Sayın Mehmet EZİÇ, ülkenin en başarılı iş adamlarından birisi olarak aktif siyasete girip girmeyeceğiniz merak konusu olmaya başladı. Hoş aile çevresi siyasete sıcak bakmıyor ama artık bu ülkenin de yeni yüzlere ve tecrübelere ihtiyacı var. Bir değerlendirin deriz…

Sayın Cemal ERDOĞAN, eğer uygulamada başarılı olursanız ülkenin ilk güneş enerjisiyle elektrik üretimine başlayan belediye ünvanını alacaksınız. Doğru ve yerinde bir karar umarız bu işin sonunu getirirsiniz…

Sayın Cemal ÖZYİĞİT, partinizin teşkilatlandırma çalışmalarını yoğun verirken iki ayrı grup oluşturmanız yerinde bir kara ama işte bizde de vatandaş hep parti başkanını görmek, onunla sohbet etmek ister değil mi! Klonlanmaya ne dersiniz…

Sayın Cafer GÜRCAFER, Beşparmaklar’daki taş ocaklarının akıbeti sizin geri kuracağınız geri dönüşüm merkezine bağlıymış ama gördüğümüz kadarıyla şimdilik her hangi bir hareket yok.
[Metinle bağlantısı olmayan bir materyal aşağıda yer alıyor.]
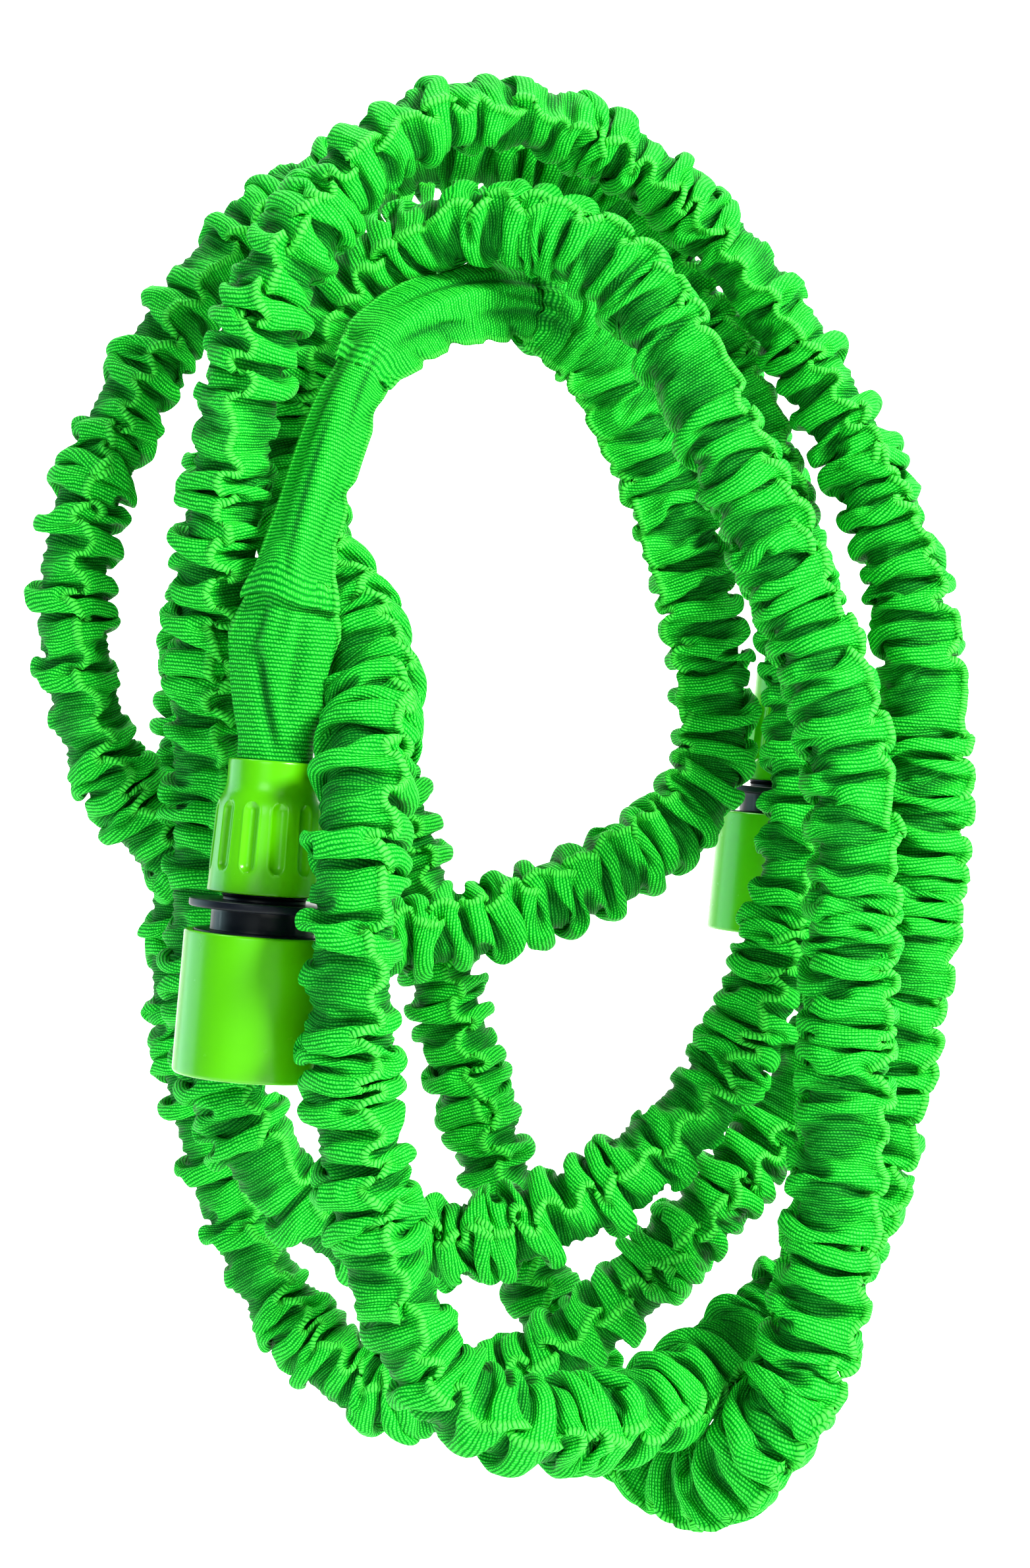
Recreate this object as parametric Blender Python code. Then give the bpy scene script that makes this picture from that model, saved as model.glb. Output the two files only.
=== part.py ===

Biraz daha gecikirseniz Beşparmaklar’ın sonu daha da felaket olacak diyorlar!

Sayın Ahmet SENNAROĞLU, Büyükkonuk’da artık deve güreşlerinin yapılacak olmasını müjdelemeniz büyük yankı yarattı. Hoş buna hayvan sever örgütler şiddetli karşı çıkacak ama pek ala turizme katkısı da olabilir değil mi!